*TASK*: What is needed is the run of lines from the one containing "for node in" through the one containing "obj.data.transform(world)", echoed exactly, with both ends kept and nothing added.

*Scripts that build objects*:
——————————
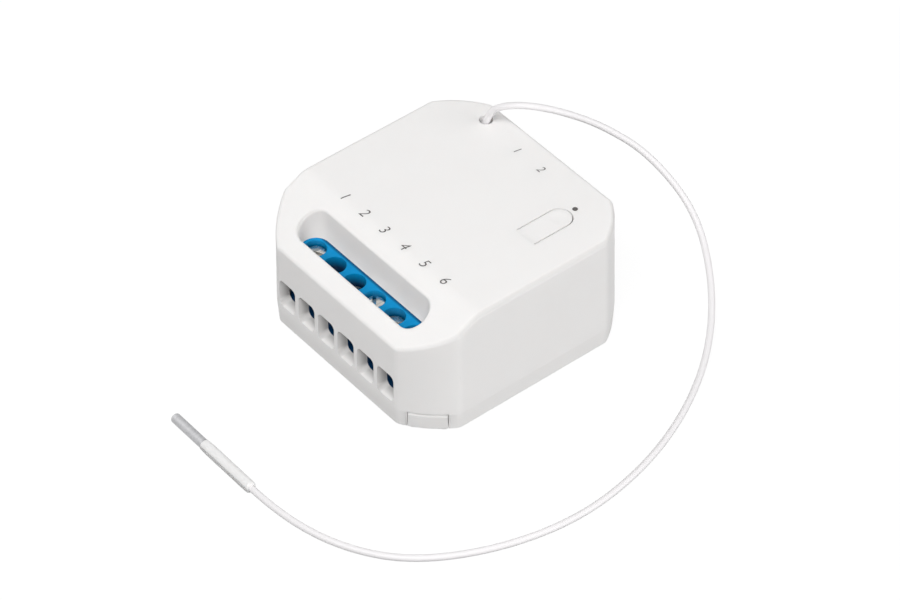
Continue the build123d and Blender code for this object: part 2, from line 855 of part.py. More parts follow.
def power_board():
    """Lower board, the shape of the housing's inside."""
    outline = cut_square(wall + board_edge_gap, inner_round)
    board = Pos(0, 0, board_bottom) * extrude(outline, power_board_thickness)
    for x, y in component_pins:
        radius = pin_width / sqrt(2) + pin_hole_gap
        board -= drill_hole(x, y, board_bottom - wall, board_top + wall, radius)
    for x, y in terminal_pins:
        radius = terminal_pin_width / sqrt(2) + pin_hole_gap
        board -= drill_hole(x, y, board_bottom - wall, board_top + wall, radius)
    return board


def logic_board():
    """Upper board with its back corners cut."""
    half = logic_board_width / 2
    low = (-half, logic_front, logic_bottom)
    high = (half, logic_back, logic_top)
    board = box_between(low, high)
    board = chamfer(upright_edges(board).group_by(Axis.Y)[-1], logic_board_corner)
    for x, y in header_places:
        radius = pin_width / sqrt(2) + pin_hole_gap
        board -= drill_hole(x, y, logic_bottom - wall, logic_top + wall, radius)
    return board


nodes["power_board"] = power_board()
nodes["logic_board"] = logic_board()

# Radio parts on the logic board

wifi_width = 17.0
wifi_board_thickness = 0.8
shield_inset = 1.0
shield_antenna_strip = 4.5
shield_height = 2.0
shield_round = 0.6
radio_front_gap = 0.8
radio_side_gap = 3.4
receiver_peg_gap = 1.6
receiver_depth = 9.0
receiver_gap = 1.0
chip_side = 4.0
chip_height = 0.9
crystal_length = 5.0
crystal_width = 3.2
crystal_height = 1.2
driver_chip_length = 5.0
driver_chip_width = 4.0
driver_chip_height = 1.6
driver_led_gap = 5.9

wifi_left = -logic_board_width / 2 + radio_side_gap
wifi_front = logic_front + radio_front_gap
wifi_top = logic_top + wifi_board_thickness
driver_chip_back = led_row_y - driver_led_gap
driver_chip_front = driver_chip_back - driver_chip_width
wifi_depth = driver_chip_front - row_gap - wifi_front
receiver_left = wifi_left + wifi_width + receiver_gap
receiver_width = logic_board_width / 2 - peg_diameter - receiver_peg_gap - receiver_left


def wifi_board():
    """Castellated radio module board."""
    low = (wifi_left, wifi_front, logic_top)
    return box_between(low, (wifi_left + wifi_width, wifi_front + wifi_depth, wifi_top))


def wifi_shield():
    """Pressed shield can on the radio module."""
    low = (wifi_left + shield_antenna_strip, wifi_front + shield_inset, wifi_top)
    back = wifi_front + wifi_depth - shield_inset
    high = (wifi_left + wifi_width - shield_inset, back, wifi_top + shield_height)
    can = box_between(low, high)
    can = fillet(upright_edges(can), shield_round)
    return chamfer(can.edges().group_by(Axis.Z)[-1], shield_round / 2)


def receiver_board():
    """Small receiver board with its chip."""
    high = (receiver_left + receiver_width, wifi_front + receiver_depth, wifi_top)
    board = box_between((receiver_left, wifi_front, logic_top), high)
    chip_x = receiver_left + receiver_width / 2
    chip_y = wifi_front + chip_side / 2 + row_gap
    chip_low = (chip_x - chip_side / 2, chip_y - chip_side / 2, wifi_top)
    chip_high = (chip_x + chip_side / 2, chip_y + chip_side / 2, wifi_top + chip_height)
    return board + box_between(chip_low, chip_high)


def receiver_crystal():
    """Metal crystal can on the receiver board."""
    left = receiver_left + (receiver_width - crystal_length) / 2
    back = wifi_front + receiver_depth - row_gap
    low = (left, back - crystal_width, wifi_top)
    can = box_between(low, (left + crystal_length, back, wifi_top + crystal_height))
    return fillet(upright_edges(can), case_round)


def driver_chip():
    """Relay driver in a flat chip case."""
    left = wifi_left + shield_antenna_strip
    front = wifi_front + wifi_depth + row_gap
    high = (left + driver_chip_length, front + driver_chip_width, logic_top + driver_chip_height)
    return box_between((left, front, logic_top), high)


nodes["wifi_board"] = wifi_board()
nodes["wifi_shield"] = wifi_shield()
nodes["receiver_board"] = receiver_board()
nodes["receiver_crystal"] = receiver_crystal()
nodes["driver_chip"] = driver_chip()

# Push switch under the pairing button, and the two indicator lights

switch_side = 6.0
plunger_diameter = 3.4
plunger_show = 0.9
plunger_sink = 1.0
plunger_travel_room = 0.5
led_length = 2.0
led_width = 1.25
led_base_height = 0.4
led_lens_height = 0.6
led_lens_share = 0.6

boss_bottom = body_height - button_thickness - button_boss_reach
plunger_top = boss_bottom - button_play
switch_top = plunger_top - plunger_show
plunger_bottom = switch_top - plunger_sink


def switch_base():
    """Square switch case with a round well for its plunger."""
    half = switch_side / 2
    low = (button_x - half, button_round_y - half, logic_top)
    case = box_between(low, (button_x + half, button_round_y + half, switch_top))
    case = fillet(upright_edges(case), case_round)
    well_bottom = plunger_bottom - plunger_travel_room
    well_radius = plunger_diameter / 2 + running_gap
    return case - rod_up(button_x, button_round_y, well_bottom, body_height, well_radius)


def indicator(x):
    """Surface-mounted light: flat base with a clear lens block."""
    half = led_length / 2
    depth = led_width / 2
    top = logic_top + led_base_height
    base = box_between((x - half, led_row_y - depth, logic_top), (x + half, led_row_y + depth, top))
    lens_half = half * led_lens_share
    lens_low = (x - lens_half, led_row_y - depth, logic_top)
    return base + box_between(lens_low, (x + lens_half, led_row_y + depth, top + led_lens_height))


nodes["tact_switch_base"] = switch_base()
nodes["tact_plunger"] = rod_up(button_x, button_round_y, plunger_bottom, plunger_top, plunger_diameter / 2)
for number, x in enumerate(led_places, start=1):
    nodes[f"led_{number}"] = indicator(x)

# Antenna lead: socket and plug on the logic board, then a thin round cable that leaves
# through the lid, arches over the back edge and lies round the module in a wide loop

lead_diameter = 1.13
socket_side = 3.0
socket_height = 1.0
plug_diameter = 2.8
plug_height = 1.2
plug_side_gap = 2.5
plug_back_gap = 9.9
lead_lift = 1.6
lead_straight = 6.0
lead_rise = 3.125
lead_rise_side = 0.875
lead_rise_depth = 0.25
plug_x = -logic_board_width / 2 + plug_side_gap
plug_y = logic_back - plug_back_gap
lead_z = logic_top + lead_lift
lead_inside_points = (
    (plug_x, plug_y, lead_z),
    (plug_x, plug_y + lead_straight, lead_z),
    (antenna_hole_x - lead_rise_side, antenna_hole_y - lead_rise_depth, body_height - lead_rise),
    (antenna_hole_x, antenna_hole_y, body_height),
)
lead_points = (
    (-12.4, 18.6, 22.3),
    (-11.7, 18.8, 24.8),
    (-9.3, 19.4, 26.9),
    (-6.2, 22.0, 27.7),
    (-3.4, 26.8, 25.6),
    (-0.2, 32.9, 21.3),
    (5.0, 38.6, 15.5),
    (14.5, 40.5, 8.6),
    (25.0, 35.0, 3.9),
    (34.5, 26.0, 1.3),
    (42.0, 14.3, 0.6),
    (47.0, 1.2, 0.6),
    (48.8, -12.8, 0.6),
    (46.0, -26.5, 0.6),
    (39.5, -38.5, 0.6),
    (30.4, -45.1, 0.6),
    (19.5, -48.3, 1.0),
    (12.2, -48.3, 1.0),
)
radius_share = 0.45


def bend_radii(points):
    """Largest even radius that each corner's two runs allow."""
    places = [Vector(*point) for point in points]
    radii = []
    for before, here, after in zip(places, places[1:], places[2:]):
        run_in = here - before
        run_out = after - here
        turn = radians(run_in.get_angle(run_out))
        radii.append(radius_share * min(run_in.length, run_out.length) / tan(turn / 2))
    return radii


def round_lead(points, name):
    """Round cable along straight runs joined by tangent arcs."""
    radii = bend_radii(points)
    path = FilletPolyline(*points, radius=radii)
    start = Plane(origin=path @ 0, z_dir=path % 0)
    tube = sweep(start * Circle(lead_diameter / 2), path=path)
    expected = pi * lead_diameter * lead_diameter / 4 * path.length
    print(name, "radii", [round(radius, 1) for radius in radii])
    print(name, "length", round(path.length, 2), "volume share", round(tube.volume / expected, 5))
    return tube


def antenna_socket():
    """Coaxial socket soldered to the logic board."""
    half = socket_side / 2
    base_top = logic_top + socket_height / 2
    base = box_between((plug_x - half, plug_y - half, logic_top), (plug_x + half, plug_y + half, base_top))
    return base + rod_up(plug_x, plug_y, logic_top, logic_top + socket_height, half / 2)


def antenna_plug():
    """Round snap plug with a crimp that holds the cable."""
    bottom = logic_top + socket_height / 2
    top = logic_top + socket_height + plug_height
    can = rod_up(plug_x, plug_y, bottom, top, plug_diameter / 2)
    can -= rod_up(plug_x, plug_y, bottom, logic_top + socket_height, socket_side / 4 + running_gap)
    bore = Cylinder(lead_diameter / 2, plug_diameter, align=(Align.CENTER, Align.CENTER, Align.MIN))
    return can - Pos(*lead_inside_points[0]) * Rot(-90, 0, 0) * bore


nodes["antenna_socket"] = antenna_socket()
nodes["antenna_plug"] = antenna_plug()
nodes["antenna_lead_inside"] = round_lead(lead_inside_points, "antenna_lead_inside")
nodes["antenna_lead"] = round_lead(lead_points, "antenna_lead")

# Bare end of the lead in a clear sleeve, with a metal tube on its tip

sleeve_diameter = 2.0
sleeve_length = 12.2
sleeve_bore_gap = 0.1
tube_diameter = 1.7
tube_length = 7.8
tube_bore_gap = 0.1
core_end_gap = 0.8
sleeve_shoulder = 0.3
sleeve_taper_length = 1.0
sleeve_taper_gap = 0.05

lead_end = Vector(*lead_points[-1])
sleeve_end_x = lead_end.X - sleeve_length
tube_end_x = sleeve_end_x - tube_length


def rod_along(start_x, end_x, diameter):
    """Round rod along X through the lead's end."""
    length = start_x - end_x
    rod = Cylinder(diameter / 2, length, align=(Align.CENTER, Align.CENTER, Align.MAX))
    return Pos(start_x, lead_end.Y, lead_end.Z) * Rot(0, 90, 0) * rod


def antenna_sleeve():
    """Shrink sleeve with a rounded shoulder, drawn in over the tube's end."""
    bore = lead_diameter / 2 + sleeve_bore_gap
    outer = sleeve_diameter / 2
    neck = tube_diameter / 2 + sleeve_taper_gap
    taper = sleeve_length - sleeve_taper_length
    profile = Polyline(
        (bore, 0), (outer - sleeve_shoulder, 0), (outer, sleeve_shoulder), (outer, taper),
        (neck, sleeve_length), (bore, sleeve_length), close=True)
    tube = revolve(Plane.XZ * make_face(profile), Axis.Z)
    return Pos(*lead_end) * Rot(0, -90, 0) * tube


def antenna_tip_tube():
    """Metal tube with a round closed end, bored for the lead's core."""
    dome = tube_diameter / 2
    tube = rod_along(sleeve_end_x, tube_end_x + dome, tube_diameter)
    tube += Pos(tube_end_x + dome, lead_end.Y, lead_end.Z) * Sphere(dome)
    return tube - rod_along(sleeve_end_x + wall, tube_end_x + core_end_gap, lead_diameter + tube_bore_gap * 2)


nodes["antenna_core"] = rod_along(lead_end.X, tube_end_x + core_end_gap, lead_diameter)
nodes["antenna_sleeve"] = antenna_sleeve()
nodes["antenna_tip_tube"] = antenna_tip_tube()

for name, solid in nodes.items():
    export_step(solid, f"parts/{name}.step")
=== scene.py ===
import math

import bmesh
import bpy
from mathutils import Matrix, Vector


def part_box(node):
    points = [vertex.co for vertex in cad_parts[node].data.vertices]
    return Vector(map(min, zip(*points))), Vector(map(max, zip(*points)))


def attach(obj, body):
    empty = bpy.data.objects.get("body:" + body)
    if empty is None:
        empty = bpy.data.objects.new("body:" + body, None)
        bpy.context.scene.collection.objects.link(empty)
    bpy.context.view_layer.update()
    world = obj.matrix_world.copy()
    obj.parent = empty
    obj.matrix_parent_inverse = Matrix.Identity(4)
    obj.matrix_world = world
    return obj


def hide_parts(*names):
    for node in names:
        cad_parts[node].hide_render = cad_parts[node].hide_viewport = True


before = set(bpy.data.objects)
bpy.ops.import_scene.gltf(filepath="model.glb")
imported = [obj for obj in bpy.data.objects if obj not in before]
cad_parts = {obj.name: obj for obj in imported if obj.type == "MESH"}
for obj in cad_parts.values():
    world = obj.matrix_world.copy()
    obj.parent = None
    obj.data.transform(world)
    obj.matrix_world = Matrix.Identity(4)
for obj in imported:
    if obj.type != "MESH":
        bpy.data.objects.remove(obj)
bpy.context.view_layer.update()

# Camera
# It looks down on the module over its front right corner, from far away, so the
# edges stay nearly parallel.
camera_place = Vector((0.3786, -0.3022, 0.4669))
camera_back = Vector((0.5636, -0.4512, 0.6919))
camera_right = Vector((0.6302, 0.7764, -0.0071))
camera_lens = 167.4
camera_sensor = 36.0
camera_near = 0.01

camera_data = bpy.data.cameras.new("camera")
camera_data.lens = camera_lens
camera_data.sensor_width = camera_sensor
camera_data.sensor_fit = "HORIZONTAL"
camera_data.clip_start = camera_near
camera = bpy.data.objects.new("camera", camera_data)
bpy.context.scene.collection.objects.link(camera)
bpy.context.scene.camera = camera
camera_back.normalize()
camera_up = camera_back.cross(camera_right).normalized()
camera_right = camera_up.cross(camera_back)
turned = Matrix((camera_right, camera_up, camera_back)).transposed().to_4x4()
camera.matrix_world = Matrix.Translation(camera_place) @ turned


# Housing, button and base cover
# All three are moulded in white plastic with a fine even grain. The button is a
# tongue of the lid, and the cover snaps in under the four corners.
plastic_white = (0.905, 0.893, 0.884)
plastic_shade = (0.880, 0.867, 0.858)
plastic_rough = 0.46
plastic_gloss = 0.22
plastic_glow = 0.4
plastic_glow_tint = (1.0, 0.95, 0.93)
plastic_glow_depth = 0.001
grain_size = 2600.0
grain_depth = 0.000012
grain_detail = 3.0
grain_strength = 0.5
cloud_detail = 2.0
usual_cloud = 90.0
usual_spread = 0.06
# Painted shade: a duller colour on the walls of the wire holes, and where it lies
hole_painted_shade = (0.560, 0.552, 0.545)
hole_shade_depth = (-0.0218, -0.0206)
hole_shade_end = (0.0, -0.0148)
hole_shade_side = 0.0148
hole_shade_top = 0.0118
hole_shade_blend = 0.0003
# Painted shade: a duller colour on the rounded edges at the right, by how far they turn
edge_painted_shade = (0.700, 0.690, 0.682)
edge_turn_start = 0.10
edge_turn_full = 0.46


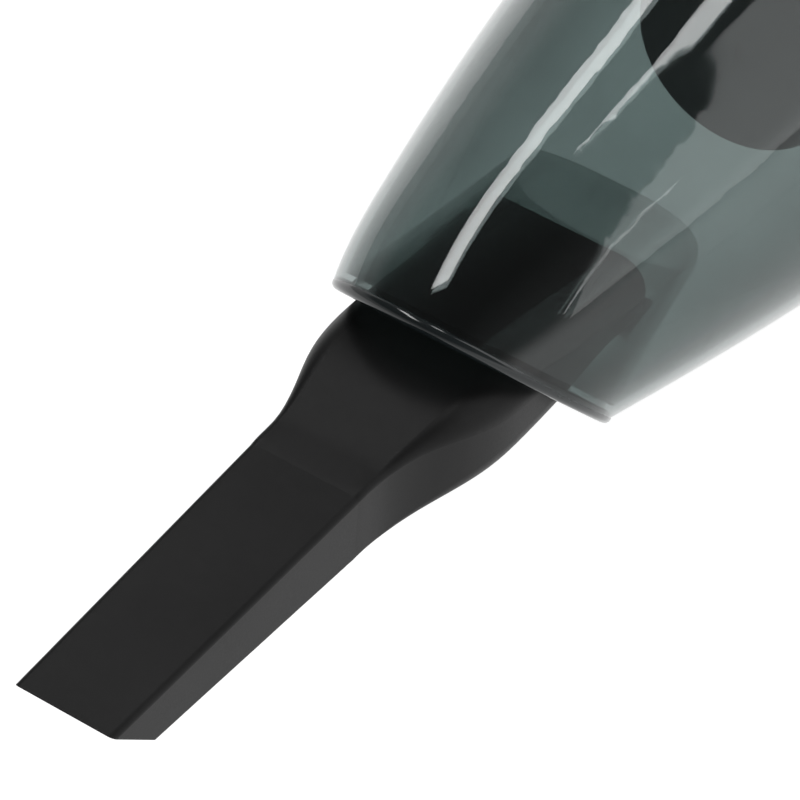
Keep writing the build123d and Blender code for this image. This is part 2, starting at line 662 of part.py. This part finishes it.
——————————
*SOLUTION TO THIS PROBLEM*:
    for node in names:
        cad_parts[node].hide_render = cad_parts[node].hide_viewport = True


before = set(bpy.data.objects)
bpy.ops.import_scene.gltf(filepath="model.glb")
imported = [obj for obj in bpy.data.objects if obj not in before]
cad_parts = {obj.name: obj for obj in imported if obj.type == "MESH"}
for obj in cad_parts.values():
    world = obj.matrix_world.copy()
    obj.parent = None
    obj.data.transform(world)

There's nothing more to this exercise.